Stricker on May 23 sent council members, Mayor Bill Cecil and four city administrators an email protesting the notice of Wednesday night's session.
The executive session preceded a special City Council meeting and public hearing to consider whether the city should withdraw an appeal of Jackson County decisions that allow Mountain View Paving to continue to operate just outside city limits on Bear Creek.
Paving firm and city officials have been discussing possible mitigation of impacts from the plant on nearby citizens and potential purchase of the site for use as open space.
All notices of executive sessions are written by the city attorney before publication, said City Manager Tom Corrigan.
Sommers noted that checks and balances are provided because news reporters are allowed to attend executive sessions with the agreement they don't report what is said in them.
"I think that's the system the Legislature has created to balance out the public's right to know," said Sommers.
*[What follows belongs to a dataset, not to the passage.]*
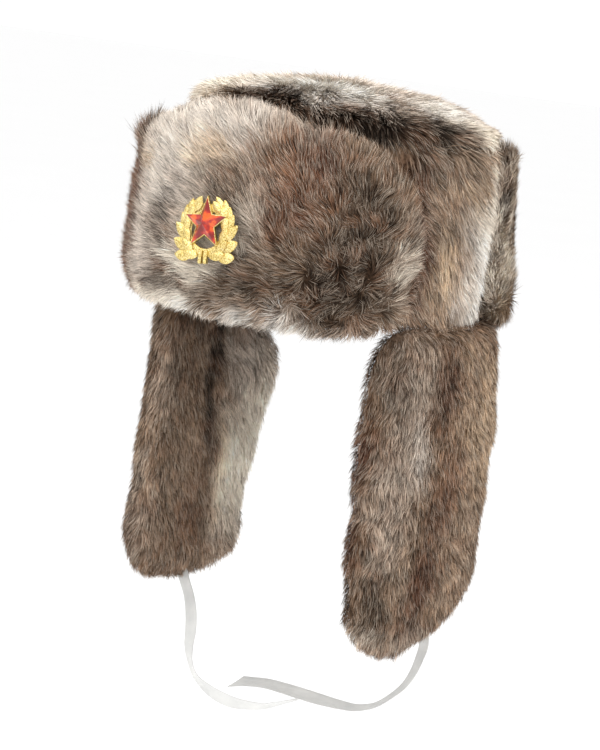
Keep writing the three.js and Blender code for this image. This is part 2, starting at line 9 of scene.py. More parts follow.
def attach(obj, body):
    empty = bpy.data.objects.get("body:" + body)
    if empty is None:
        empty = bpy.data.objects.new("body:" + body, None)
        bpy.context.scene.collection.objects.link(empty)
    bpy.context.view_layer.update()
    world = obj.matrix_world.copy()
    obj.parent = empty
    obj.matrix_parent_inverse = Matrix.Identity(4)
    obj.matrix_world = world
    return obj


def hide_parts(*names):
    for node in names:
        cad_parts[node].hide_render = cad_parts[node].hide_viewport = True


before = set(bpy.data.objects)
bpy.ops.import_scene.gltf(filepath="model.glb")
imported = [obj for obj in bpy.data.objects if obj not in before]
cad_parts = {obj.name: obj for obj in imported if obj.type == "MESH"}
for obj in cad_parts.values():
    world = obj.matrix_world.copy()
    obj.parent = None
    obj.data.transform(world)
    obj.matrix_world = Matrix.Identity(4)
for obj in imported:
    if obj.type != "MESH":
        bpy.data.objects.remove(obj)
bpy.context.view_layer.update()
mm = 0.001
bpy.ops.object.select_all(action="DESELECT")


# Shader maths: a wire is a socket that can be used in an expression.
class Wire:
    def __init__(self, graph, socket):
        self.graph = graph
        self.socket = socket

    def maths(self, operation, other):
        return self.graph.add("ShaderNodeMath", {"operation": operation}, {0: self, 1: other})

    def __add__(self, other):
        return self.maths("ADD", other)

    def __mul__(self, other):
        return self.maths("MULTIPLY", other)

    __radd__ = __add__
    __rmul__ = __mul__


# One material and its nodes.
class Graph:
    def __init__(self, name, constants):
        self.material = bpy.data.materials.new(name)
        self.material.use_nodes = True
        self.tree = self.material.node_tree
        self.shader = self.tree.nodes["Principled BSDF"]
        for socket, value in constants.items():
            self.shader.inputs[socket].default_value = value

    def fill(self, socket, value):
        if isinstance(value, Wire):
            self.tree.links.new(value.socket, socket)
        else:
            socket.default_value = value

    def add(self, kind, settings, sockets, output=0):
        made = self.tree.nodes.new(kind)
        for setting, value in settings.items():
            if setting == "stops":
                ramp = made.color_ramp
                while len(ramp.elements) < len(value):
                    ramp.elements.new(1)
                for element, (position, colour) in zip(ramp.elements, value):
                    element.position = position
                    element.color = (*colour, 1)
            else:
                setattr(made, setting, value)
        for socket, value in sockets.items():
            self.fill(made.inputs[socket], value)
        return Wire(self, made.outputs[output])

    def feed(self, socket, value):
        self.fill(self.shader.inputs[socket], value)

    def bump(self, height, strength, distance):
        sockets = {"Height": height, "Strength": strength, "Distance": distance}
        self.feed("Normal", self.add("ShaderNodeBump", {}, sockets))

    def objectPlace(self):
        return self.add("ShaderNodeTexCoord", {}, {}, "Object")

    def noise(self, place, scale, detail):
        return self.add("ShaderNodeTexNoise", {}, {"Vector": place, "Scale": scale, "Detail": detail}, "Fac")

    def ramp(self, factor, stops):
        return self.add("ShaderNodeValToRGB", {"stops": stops}, {"Fac": factor})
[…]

She also said the Legislature recognizes that public bodies should have rights similar to private parties in some situations.
Stricker would like more disclosure.
"I want us to comply with the law and for good reason," said Stricker. "We shouldn't be doing anything that the public is not aware of in principal subject matter. There are sunshine (open government) laws that need to be respected."
Meri Walker, Vene Ford, Lynn Horn and George Weiss have sent emails voicing similar concerns to city officials with copies forwarded to the Mail Tribune.
"When an executive session is announced the same night we are having a public hearing, we have a right to know what is the topic of the session," said Walker, who wonders whether the executive session is related to Mountain View Paving issues.
Oregon's attorney general and district attorneys have no enforcement role under public meetings law, the attorney general's manual states.
"Education and persuasion are by far the best tools available to obtain compliance," the manual reads. Should those efforts fail, lawsuits to require compliance or prevent violations of meetings laws may be filed. Statutes also allow filing complaints with the Oregon Government Ethics Commission for violations of executive session regulations.